Governor may have asked for privacy, but observers say his actions invite public scrutiny

When word of marital trouble in the Governor’s Mansion seeped out, Gov. Jim Gibbons’ allies hoped for as quiet a divorce as possible.

That clearly is not how things have gone.

Custody of the Governor’s Mansion is in dispute. At least part of the proceedings will be secret — but the debate over that has been extremely public. And Dawn Gibbons’ attorney has not been hesitant to make statements to the media.

One Republican political consultant compared the story to the swarm of small earthquakes that shook Reno recently, putting people on edge. “Everyone’s anxious. All these little statements coming out, people are wondering if this is going to lead to something much bigger.”

On Friday, attorneys for the governor filed for divorce, citing incompatibility as grounds for ending the marriage. The governor also asked that Dawn Gibbons pay his attorney fees. Later his attorneys asked a judge to rule on whether he or Dawn Gibbons should be living in the Governor’s Mansion, as she had for weeks, while he stays at the couple’s home in Reno.

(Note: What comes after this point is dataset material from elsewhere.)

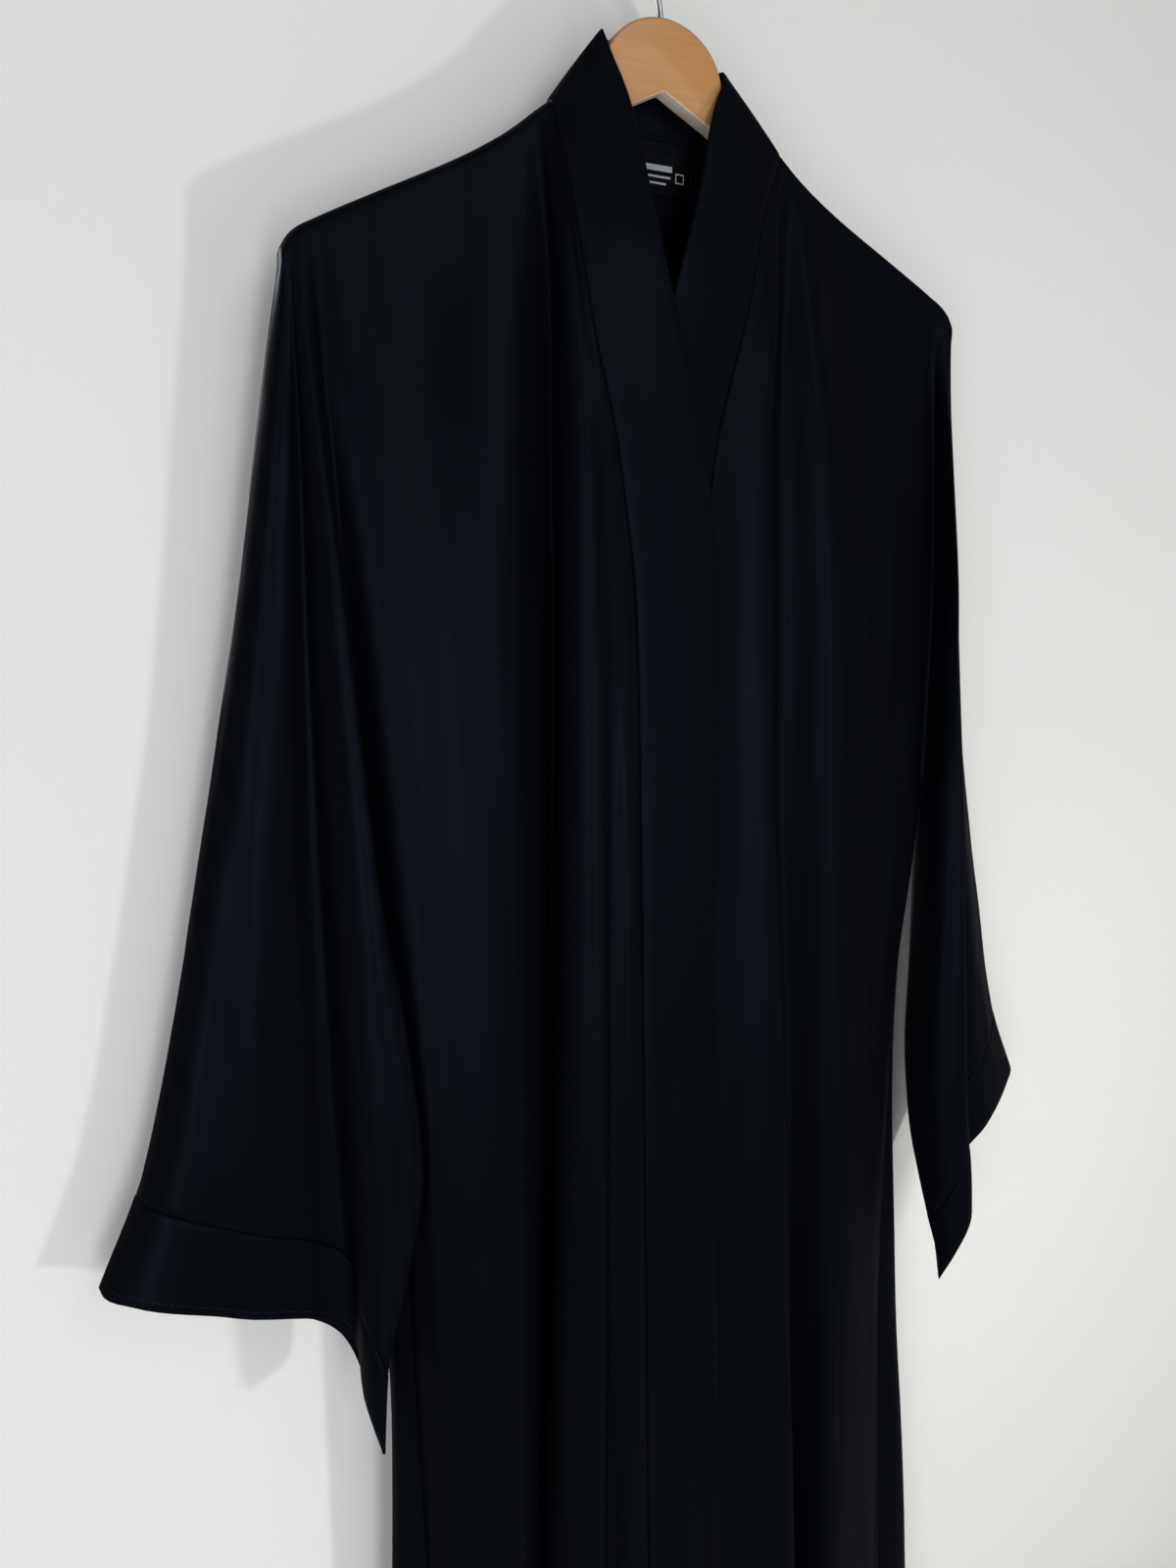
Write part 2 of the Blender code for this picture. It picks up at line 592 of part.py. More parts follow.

Chuck Muth, a conservative activist, posted an entry on his influential blog,, headlined: “This Is Gonna Get Ugly.”

“It appears that any hope for this matter being resolved quickly and quietly has now vanished. The spectacle of a long, drawn-out, ugly public divorce appears to be in the cards,” he wrote.

In an interview, Muth said the governor bears some responsibility for how the divorce is playing out in public.

“With how badly this is being handled, I lean toward blaming the governor on this,” Muth said. “He has the most to lose. He has the greater responsibility to make sure this does not spin out of control.”

Asked about the realities of a public divorce, Cal Dunlap, Dawn Gibbons’ attorney and former Washoe County district attorney, said: “I don’t care about the politics. I’m representing the interest of my client.”

“Any matrimonial matter can be settled,” Dunlap added. “There’s often a disagreement over the terms. And that’s what will determine this matter. Not anything else.”

Gibbons succeeded in getting parts of the divorce filings sealed, as allowed under state law. Dunlap, who said the decision to seal some records was made by the judge before he was aware of it, has not decided whether to challenge the statute under which the judge made the decision.

He said, though, that Dawn Gibbons thinks the public has a right to know about the matter.

“When a person assumes public office, the pleadings, if not the trial, should be open to the public,” Dunlap said. Open proceedings, he said, allow the public to judge the character of elected officials.

In Friday’s statement, the governor’s attorneys said they would not answer any questions and asked the public to respect his privacy.

Many of the governor’s allies contacted for this story would not speak on the record, partly for fear of going against his wishes.

However, their views were typified by a veteran political observer who said, “This is being handled horribly.”

Pointing out that Dawn Gibbons has said publicly she doesn’t know why her husband of 21 years is divorcing her, the source added: “It’s clear she doesn’t want to divorce him. He seems like the bad guy. I’m sure there’s another side to the story, but it’s not clear what that might be.”

And in the meantime, no one is publicly defending the governor.

Muth said it isn’t the divorce itself that is potentially damaging to the political career of Jim Gibbons, a former congressman not yet halfway through his first term as governor.

“A divorce, I think, people could take,” he said. It’s the ancillary issues — asking for attorney fees, sealing documents and asking for an order forcing Dawn Gibbons to leave the Governor’s Mansion — that could lead to a perception problem for the governor.

“They could all be legitimate, legally, but the way he’s handling this doesn’t look good,” Muth said.